The other option is for Greece to formally default. That would give Greece extra leverage against its present bondholders. But it would also mean that Greece would lose access to additional funding. Given that Greece presently has an 8% or so primary deficit, the loss of the external funding would be very painful. Also, defaulting would likely result in Greece's exit from the Euro. Most of the Greek debtholders are Europeans, and while they might not hold collaterol, they do hold the ears of their gov't's, and somehow I would think that those gov't's would not be happy if Greece defaults and stiffs the bondholders.

Finally, lest we forget, I assume Greece wants to stay in the EU. If Greece does, then it will have to try to meet all of its obligations. Greece really can't pull an Argentina and force restructuring on its own terms, not unless it's willing to be isolated like Argentina was isolated.

Greece downgraded to junk. Portugal downgraded too.

I wasn't really all that worried but I am now. I figured the Germans where just, well, being Germans and they would see sense after playing hardball for a while. But it seems that they aren't and won't - which strikes me as odd because it's German (and French) banks that are going to collapse and need bailouts if there is a cascade of defaults.

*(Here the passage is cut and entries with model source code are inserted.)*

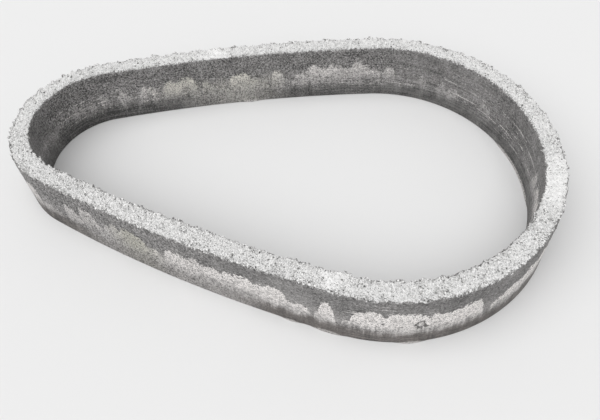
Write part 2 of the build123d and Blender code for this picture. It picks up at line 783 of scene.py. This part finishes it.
# Lumps, bites and waves, each a displacement: pattern size, depth, contrast, the level of the
# pattern that stays where it is, and where it acts.
relief = {
    "wallWaves": (0.110, 0.0024, 1.0, 0.5, "walls"),
    "wallDimples": (0.016, 0.0012, 1.5, 0.5, "walls"),
    "rimWaves": (0.065, 0.0040, 1.5, 0.70, "rim"),
    "rimLumps": (0.020, 0.0030, 1.8, 0.70, "rim"),
    "rimCrumbs": (0.0075, 0.0044, 2.4, 0.66, "rim"),
    "edgeBites": (0.015, 0.0065, 2.2, 0.61, "edge"),
    "edgeCrumbs": (0.0078, 0.0051, 2.2, 0.56, "edge"),
}


def roughen(thing):
    choose(thing)
    for name, (size, depth, contrast, still, group) in relief.items():
        texture = bpy.data.textures.new(name, "CLOUDS")
        texture.noise_scale = size
        texture.contrast = contrast
        push = thing.modifiers.new(name, "DISPLACE")
        push.texture = texture
        push.texture_coords = "LOCAL"
        push.vertex_group = group
        push.strength = depth
        push.mid_level = still
        bpy.ops.object.modifier_apply(modifier=name)
    points = pointsOf(thing)
    points[:, 2] -= crumbled * holes["spotDepth"]
    side = np.where(outer, 1.0, -1.0)
    points += wayOut * (side * (fin * wear["finReach"] - wallHoles))[:, None]
    points[:, 2] = np.maximum(points[:, 2], 0)
    thing.data.vertices.foreach_set("co", points.astype(np.float32).ravel())
    thing.data.update()
    # painted shade: the crust is darkened where the rim lies low
    sunk = grown(ring["height"] - points[:, 2], "sunk")
    store(thing, "sunk", sunk * onRim * (1 - nearEdge("edge")))
    print("ring roughened")


markRing(body)
unrollRing(body)
roughen(body)

# Loose grains and crumbs of the dry mix that stand out of the rim and its edges.
grains = {
    "fine": {"where": "grains", "apart": 0.0034, "small": 0.0012, "large": 0.0028, "seed": 3},
    "coarse": {
        "where": "edgeGrains",
        "apart": 0.0060,
        "small": 0.0016,
        "large": 0.0034,
        "seed": 8,
    },
    "most": 60000,  # per square metre
    "mostlySmall": 2.5,  # the higher, the fewer large ones
    "flatness": 0.85,
    "turn": 6.28,  # radians, all the way round
    "raggedness": (0.0040, 300.0),  # how far corners stray, and the scale of the pattern
    "corners": 12,  # of each grain
    "onMap": 0.42,  # half a grain's width in its square
}


def scatter(nodes, ground, kind):
    spots = nodes.node(
        "GeometryNodeDistributePointsOnFaces",
        {"distribute_method": "POISSON"},
        {
            "Mesh": ground,
            "Distance Min": kind["apart"],
            "Density Max": grains["most"],
            "Density Factor": nodes.node(
                "GeometryNodeInputNamedAttribute",
                {"data_type": "FLOAT"},
                {"Name": kind["where"]},
                "Attribute",
            ),
            "Seed": kind["seed"],
        },
        "Points",
    )
    chance = nodes.node("FunctionNodeRandomValue", {}, {"Seed": kind["seed"]}, "Value")
    size = chance.power(grains["mostlySmall"])
    size = size * (kind["large"] - kind["small"]) + kind["small"]
    turn = nodes.node(
        "FunctionNodeRandomValue",
        {"data_type": "FLOAT_VECTOR"},
        {"Max": (grains["turn"],) * 3, "Seed": kind["seed"] + 1},
        "Value",
    )
    grain = nodes.node("GeometryNodeMeshIcoSphere", {}, {"Radius": 1.0}, "Mesh")
    sockets = {
        "Points": spots,
        "Instance": grain,
        "Rotation": turn,
        "Scale": nodes.vector(size, size, size * grains["flatness"]),
    }
    laid = nodes.node("GeometryNodeInstanceOnPoints", {}, sockets, "Instances")
    tone = nodes.node("FunctionNodeRandomValue", {}, {"Seed": kind["seed"] + 2}, "Value")
    named = nodes.node(
        "GeometryNodeStoreNamedAttribute",
        {"data_type": "FLOAT", "domain": "INSTANCE"},
        {"Geometry": laid, "Name": "tone", "Value": tone},
        "Geometry",
    )
    return nodes.node("GeometryNodeRealizeInstances", {}, {"Geometry": named}, "Geometry")


def growGrains(ground):
    tree = bpy.data.node_groups.new("growGrains", "GeometryNodeTree")
    tree.interface.new_socket("Geometry", in_out="INPUT", socket_type="NodeSocketGeometry")
    tree.interface.new_socket("Geometry", in_out="OUTPUT", socket_type="NodeSocketGeometry")
    nodes = Nodes(tree)
    start = nodes.node("NodeGroupInput", output="Geometry")
    layers = [scatter(nodes, start, grains[name]) for name in ("fine", "coarse")]
    joined = nodes.node("GeometryNodeJoinGeometry", {}, {"Geometry": layers}, "Geometry")
    stray, scale = grains["raggedness"]
    place = nodes.node("GeometryNodeInputPosition", output="Position")
    sockets = {"Vector": place, "Scale": scale, "Detail": 0.0}
    ragged = nodes.node("ShaderNodeTexNoise", {}, sockets, "Color")
    centred = nodes.node(
        "ShaderNodeVectorMath", {"operation": "SUBTRACT"}, {0: ragged, 1: (0.5, 0.5, 0.5)}
    )
    sockets = {"Geometry": joined, "Offset": nodes.shade(centred, stray)}
    moved = nodes.node("GeometryNodeSetPosition", {}, sockets, "Geometry")
    nodes.node("NodeGroupOutput", {}, {"Geometry": moved})
    piece = ground.copy()
    piece.data = ground.data.copy()
    piece.name = piece.data.name = "rimGrains"
    bpy.context.scene.collection.objects.link(piece)
    choose(piece)
    sow = piece.modifiers.new("growGrains", "NODES")
    sow.node_group = tree
    bpy.ops.object.modifier_apply(modifier=sow.name)
    bpy.ops.object.shade_smooth()
    count = len(piece.data.vertices) // grains["corners"]
    print("grains grown", count, "with", len(piece.data.polygons), "faces")
    return piece


def unrollGrains(piece):  # each grain has its own square of the map
    points = pointsOf(piece).reshape(-1, grains["corners"], 3)
    count = len(points)
    side = math.ceil(math.sqrt(count))
    middle = points - points.mean(axis=1, keepdims=True)
    flat = middle[:, :, :2] / np.abs(middle).max(axis=(1, 2), keepdims=True)
    cell = np.stack([np.arange(count) % side, np.arange(count) // side], axis=1)
    uv = (cell[:, None, :] + 0.5 + grains["onMap"] * flat).reshape(-1, 2) / side
    piece.data.attributes.remove(piece.data.attributes["OFBake"])  # the ring's own, taken over
    setMap(piece, uv[cornersOf(piece)])
    print("grains unrolled")


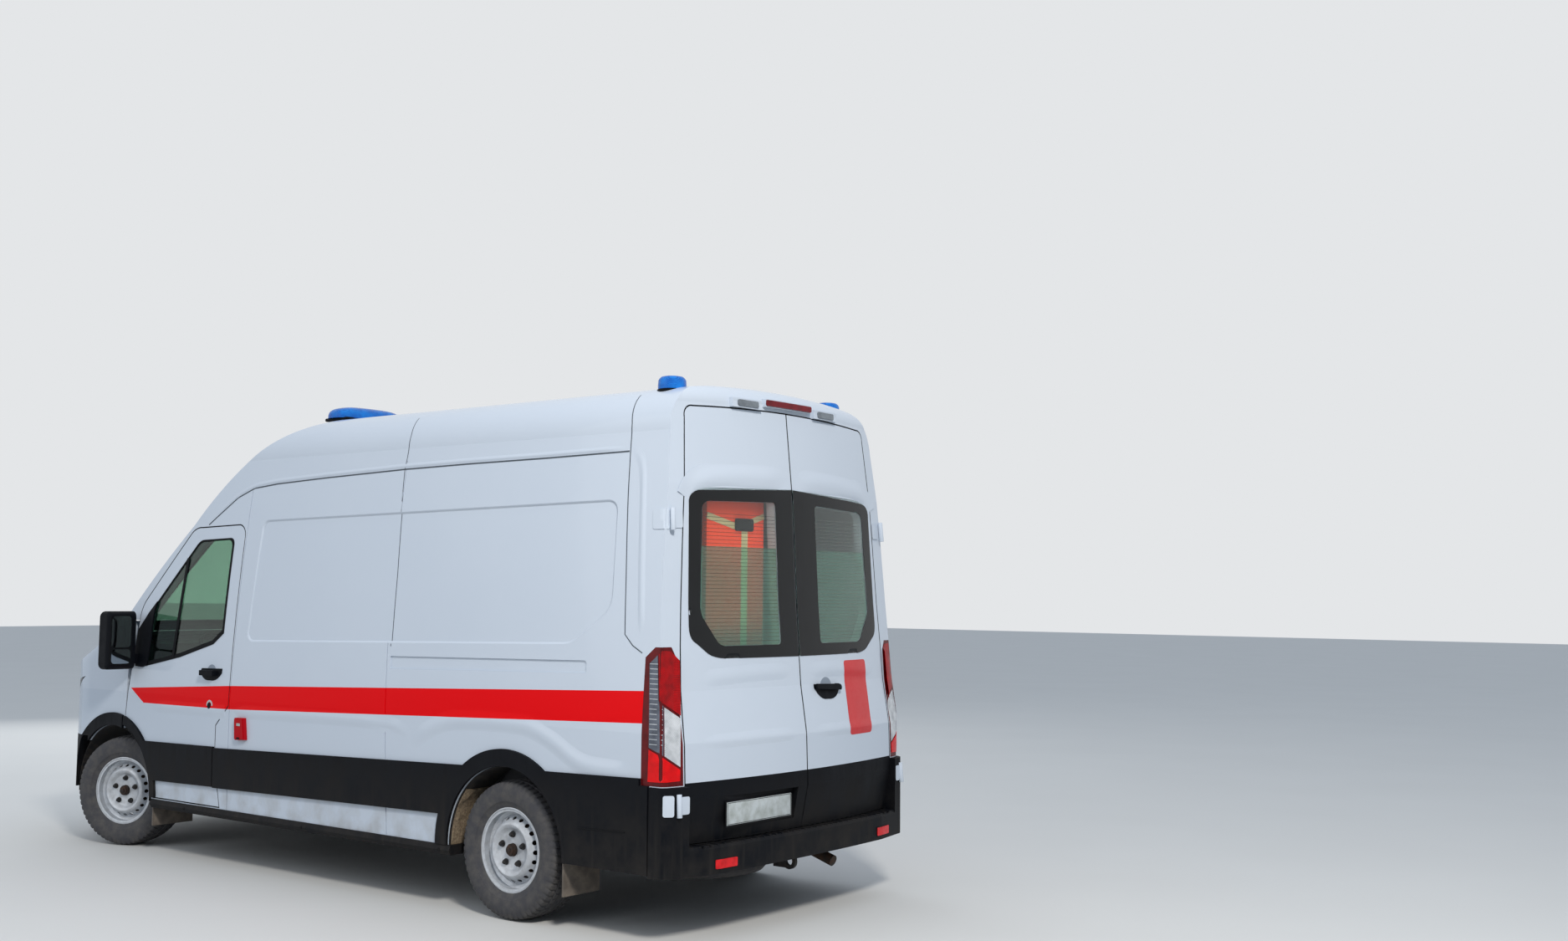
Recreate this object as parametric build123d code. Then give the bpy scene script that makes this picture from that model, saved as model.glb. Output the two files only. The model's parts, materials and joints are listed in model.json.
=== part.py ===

Maybe they're thinking they'd rather bailout German bankers than Greek citizens?

Patrick: "Maybe they're thinking they'd rather bailout German bankers than Greek citizens?"

That's what Felix Salmon said yesterday: http://blogs.reuters.com/felix-salmon/2010/04/26/the-depressing-outlook-for-greece/

I started to write a post yesterday, saying that with bond yields over 13%, it's game over. Never finished it. Couldn't get my head around what the ECB could and would do.